Set exercise - Repeat only the lines running from the beginning of the material through the line that contains "BACKDROP = 1.0".

_ _ _ _

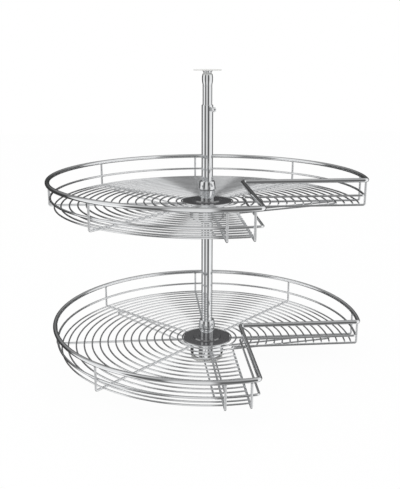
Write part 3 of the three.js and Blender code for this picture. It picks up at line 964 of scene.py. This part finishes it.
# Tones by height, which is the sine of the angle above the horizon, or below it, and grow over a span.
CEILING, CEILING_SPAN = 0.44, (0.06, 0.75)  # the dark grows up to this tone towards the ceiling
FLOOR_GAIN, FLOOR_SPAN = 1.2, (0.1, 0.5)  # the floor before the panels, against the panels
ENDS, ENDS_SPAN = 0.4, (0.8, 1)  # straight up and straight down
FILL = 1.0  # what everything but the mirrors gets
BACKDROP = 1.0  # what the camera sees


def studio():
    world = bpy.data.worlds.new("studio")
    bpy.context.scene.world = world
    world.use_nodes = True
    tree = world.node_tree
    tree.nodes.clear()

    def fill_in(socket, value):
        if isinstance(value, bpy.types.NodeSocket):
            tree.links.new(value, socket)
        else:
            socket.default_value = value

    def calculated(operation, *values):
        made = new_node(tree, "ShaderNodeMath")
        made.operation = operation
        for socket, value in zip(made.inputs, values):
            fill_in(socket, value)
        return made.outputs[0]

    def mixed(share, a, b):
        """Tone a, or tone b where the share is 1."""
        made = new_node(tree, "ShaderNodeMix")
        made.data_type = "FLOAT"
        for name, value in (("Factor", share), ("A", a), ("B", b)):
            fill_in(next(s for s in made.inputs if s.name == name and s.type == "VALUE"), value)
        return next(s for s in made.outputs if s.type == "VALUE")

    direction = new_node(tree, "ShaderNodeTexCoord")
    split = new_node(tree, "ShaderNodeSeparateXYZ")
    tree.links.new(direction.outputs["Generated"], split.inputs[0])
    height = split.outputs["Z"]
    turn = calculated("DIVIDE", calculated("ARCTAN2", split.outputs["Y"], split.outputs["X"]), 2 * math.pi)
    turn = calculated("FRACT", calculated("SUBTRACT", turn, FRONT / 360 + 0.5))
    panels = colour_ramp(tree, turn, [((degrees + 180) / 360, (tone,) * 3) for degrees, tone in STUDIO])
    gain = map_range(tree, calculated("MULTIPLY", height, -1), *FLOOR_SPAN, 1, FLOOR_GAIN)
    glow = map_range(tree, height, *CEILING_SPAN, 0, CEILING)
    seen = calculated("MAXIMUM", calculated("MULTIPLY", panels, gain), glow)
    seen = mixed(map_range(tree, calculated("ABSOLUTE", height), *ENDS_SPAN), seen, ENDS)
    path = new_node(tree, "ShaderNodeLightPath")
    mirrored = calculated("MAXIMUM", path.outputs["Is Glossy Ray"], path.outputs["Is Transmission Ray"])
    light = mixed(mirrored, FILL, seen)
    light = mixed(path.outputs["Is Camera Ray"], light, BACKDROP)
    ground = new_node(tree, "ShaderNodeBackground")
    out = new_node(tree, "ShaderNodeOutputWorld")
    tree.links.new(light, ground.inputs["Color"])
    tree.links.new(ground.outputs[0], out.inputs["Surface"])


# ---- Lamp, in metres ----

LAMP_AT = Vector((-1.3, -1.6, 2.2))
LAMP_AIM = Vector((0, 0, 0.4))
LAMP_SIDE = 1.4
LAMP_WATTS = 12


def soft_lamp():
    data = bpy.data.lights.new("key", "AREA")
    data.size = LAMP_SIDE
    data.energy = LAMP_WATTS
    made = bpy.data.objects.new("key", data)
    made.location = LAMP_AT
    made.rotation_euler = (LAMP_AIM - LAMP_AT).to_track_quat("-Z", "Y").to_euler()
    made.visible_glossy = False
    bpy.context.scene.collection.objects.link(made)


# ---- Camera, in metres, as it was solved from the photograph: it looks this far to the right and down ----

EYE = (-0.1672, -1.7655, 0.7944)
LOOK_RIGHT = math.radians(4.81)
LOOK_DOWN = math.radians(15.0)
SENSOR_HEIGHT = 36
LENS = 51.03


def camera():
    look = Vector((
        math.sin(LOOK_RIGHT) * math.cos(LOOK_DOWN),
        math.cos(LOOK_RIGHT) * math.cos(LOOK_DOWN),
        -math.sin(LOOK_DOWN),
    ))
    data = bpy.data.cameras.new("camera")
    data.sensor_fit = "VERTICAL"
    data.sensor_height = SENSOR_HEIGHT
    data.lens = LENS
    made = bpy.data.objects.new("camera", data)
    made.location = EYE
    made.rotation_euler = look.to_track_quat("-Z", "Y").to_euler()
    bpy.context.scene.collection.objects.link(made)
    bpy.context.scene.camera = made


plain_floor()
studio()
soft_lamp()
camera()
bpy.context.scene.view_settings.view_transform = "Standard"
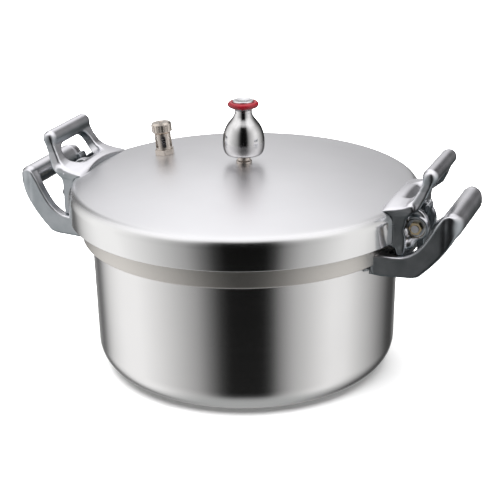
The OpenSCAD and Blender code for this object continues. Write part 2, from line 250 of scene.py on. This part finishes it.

_ _ _ _

Task solution -
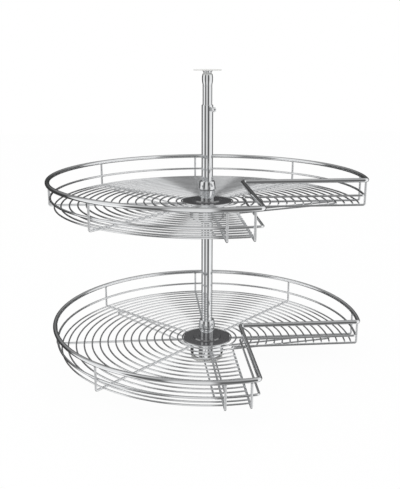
Write part 3 of the three.js and Blender code for this picture. It picks up at line 964 of scene.py. This part finishes it.
# Tones by height, which is the sine of the angle above the horizon, or below it, and grow over a span.
CEILING, CEILING_SPAN = 0.44, (0.06, 0.75)  # the dark grows up to this tone towards the ceiling
FLOOR_GAIN, FLOOR_SPAN = 1.2, (0.1, 0.5)  # the floor before the panels, against the panels
ENDS, ENDS_SPAN = 0.4, (0.8, 1)  # straight up and straight down
FILL = 1.0  # what everything but the mirrors gets
BACKDROP = 1.0  # what the camera sees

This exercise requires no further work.